[Rows from a 3D modeling dataset]
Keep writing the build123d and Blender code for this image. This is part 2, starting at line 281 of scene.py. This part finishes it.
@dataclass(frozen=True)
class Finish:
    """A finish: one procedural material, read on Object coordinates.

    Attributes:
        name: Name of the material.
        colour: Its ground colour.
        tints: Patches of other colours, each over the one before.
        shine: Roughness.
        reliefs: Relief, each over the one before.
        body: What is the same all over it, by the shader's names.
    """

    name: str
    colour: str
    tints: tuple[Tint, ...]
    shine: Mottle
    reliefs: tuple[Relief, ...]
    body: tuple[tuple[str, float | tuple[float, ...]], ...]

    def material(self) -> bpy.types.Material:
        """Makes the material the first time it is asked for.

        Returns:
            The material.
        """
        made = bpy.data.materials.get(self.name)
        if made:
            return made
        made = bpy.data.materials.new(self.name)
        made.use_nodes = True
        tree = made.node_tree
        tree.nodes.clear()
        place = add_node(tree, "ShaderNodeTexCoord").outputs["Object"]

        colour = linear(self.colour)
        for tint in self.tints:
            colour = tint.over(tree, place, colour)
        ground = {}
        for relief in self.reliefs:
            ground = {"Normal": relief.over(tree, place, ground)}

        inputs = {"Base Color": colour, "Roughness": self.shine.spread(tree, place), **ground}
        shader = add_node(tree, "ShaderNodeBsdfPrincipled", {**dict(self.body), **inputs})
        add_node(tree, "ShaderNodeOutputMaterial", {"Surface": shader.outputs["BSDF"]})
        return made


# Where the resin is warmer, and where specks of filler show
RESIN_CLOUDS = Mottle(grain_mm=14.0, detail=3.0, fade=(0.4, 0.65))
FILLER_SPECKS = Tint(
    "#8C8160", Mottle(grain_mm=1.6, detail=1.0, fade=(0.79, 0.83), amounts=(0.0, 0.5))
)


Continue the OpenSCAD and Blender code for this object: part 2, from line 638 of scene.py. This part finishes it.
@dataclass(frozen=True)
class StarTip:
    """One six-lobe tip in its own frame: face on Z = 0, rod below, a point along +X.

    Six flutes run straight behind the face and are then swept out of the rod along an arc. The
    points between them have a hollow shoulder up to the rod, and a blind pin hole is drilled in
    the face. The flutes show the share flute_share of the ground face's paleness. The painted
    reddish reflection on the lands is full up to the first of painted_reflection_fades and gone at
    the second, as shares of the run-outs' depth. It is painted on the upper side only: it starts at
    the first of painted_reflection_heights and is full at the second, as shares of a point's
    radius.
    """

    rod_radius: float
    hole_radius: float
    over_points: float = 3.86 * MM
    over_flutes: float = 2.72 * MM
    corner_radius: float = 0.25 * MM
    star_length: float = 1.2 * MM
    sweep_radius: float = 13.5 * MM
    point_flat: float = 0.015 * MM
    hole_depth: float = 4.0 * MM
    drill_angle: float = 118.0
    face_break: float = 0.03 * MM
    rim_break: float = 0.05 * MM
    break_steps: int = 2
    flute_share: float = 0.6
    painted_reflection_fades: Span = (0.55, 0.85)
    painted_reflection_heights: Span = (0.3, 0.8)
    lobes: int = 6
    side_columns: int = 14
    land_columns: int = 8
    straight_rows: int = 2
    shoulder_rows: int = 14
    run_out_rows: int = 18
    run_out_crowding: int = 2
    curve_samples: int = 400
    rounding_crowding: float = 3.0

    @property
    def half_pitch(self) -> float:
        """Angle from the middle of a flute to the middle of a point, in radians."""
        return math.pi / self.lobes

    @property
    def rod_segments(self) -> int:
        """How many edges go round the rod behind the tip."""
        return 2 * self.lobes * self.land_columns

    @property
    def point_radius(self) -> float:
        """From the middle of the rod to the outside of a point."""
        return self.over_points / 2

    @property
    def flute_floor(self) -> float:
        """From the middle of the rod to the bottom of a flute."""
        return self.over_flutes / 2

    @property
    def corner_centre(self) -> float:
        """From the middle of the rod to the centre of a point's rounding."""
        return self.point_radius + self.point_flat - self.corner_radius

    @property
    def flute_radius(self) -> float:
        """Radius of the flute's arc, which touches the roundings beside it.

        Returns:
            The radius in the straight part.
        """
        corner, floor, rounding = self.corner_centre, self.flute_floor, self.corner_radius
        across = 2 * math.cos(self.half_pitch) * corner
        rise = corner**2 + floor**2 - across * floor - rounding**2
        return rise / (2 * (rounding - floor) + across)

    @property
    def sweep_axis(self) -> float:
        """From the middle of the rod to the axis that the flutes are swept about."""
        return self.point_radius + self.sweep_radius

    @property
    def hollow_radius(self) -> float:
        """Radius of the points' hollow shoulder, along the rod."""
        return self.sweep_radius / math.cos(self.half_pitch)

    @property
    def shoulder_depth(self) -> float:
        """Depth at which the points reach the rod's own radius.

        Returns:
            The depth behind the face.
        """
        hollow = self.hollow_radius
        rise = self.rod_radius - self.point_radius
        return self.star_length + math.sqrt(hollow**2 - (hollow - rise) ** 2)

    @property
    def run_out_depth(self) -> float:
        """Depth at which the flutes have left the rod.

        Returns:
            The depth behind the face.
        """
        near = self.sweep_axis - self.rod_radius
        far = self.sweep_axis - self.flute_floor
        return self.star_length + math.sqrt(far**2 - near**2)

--

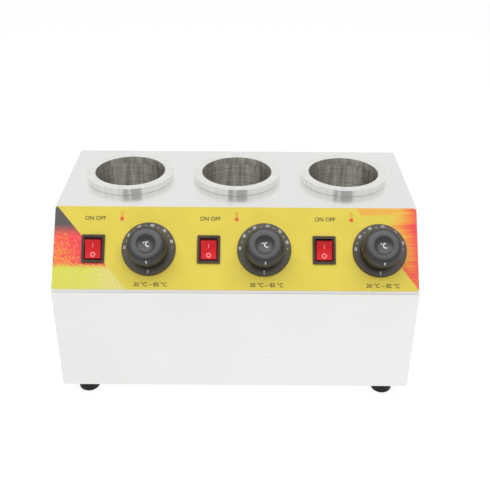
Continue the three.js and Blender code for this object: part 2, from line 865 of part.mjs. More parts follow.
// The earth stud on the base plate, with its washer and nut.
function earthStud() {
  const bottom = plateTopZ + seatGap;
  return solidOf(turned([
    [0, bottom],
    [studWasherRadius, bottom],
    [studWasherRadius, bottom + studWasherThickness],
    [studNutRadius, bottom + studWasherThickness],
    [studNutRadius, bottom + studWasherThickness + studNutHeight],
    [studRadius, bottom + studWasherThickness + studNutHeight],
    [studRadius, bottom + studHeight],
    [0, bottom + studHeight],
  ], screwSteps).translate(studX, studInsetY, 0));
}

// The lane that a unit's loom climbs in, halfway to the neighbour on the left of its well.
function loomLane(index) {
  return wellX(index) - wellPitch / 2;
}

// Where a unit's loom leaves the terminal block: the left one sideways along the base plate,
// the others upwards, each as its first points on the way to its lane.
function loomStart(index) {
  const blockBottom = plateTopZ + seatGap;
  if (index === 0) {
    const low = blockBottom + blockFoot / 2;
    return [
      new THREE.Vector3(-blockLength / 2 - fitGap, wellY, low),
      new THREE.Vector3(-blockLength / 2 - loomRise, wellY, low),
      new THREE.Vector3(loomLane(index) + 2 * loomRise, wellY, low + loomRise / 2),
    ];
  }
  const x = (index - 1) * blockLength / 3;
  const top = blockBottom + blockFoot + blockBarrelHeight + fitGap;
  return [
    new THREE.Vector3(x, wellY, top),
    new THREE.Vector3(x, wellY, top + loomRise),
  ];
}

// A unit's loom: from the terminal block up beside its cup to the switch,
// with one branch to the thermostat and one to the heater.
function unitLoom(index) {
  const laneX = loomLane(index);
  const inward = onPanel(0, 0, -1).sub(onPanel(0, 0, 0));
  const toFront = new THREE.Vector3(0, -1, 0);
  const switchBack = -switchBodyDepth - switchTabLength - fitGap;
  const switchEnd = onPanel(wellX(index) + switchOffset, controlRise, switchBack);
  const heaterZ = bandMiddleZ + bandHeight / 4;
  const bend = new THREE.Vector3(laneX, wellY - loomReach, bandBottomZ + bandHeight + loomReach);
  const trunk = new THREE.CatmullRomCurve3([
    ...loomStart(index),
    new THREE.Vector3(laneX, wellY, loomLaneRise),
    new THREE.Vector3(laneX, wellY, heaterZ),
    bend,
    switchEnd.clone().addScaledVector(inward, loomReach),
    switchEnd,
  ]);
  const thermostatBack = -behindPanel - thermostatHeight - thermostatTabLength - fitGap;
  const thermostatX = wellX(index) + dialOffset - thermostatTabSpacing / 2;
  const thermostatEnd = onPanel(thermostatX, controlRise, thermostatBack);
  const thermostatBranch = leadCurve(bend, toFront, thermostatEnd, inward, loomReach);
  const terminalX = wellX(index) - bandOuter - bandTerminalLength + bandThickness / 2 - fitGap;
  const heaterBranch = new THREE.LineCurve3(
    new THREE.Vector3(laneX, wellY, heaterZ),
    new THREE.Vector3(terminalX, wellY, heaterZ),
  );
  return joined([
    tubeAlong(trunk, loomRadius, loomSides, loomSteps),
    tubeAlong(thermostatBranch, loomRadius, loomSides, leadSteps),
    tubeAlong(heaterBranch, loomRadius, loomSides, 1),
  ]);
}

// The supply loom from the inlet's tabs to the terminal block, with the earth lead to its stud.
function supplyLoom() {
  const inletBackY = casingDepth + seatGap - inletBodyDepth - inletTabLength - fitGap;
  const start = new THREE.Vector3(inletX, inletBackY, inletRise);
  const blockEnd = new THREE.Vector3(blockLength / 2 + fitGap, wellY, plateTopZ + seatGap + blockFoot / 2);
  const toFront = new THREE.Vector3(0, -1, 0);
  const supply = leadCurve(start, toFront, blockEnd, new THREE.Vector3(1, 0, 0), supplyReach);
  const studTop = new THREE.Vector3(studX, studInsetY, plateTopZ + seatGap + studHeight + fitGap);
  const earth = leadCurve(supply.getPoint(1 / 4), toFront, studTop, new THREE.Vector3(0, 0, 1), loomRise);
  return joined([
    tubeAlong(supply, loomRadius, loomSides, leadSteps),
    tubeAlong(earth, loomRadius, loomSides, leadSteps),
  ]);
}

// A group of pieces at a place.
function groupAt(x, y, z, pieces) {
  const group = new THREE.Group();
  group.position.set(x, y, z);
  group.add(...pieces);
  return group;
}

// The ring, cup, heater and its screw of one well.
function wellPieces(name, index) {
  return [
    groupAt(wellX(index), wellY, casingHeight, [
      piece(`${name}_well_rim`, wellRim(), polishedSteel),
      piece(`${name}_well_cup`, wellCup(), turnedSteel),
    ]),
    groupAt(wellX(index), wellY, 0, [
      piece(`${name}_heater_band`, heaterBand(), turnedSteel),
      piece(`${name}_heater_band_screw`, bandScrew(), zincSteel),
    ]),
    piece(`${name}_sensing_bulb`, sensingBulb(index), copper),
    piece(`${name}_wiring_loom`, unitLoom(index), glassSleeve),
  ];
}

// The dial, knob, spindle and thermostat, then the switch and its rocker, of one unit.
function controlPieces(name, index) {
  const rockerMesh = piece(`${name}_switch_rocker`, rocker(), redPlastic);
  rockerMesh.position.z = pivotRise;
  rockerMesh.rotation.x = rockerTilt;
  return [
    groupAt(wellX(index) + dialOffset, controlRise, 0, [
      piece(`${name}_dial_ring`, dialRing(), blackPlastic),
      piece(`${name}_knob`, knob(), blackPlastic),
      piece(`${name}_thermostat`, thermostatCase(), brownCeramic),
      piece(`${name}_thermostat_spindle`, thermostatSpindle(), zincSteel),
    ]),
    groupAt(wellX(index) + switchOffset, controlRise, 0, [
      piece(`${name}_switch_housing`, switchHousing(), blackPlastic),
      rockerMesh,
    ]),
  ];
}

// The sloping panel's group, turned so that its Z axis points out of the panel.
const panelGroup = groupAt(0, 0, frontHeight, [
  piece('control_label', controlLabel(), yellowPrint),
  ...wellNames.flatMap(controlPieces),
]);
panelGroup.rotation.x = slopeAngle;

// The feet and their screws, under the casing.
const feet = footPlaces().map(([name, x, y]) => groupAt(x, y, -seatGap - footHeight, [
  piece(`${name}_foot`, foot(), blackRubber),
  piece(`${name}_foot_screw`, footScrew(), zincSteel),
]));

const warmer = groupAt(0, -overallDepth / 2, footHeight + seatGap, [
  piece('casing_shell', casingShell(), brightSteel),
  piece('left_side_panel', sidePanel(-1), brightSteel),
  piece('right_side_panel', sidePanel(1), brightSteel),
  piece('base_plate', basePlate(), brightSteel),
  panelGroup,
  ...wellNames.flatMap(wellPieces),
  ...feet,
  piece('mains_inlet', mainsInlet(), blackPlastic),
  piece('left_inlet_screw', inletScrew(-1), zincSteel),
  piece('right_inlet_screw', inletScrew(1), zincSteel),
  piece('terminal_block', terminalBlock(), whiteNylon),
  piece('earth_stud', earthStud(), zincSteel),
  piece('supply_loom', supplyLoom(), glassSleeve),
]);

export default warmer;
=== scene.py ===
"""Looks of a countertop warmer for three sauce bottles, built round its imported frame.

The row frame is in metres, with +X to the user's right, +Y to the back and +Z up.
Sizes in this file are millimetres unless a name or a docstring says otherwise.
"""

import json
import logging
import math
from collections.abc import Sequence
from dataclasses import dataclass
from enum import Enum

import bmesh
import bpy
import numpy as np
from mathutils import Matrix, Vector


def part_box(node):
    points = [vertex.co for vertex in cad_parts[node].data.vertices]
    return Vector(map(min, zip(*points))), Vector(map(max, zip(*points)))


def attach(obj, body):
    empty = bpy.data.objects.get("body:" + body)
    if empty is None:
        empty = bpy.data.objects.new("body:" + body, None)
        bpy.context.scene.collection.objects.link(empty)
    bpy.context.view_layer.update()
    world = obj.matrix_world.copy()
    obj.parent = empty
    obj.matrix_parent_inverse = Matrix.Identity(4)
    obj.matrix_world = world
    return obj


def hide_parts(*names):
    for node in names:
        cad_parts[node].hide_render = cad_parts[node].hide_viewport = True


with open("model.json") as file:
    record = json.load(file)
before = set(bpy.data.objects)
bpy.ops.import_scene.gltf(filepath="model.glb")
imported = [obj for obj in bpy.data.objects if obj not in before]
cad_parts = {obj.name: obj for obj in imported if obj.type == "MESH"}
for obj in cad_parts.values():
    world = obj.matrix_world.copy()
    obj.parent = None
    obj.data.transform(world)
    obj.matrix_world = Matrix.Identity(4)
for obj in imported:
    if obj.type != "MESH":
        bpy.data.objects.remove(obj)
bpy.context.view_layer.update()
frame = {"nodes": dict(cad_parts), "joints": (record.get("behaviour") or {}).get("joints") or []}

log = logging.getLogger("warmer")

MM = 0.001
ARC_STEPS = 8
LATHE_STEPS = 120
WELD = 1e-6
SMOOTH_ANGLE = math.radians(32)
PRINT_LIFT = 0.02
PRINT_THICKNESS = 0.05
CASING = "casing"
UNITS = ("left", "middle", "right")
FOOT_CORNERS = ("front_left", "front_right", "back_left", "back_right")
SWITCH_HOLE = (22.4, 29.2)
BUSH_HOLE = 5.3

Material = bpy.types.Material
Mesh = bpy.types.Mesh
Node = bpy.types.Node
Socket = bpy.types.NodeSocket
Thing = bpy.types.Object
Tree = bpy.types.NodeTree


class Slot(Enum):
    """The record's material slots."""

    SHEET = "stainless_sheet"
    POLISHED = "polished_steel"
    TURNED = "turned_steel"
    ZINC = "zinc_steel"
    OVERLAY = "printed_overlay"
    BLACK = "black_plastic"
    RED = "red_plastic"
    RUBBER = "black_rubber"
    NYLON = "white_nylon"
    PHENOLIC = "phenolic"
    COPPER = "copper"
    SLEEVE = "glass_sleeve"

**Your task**
Extract all lines from the data in which "context" is found.

**The output**
        bpy.context.scene.collection.objects.link(empty)
    bpy.context.view_layer.update()
bpy.context.view_layer.update()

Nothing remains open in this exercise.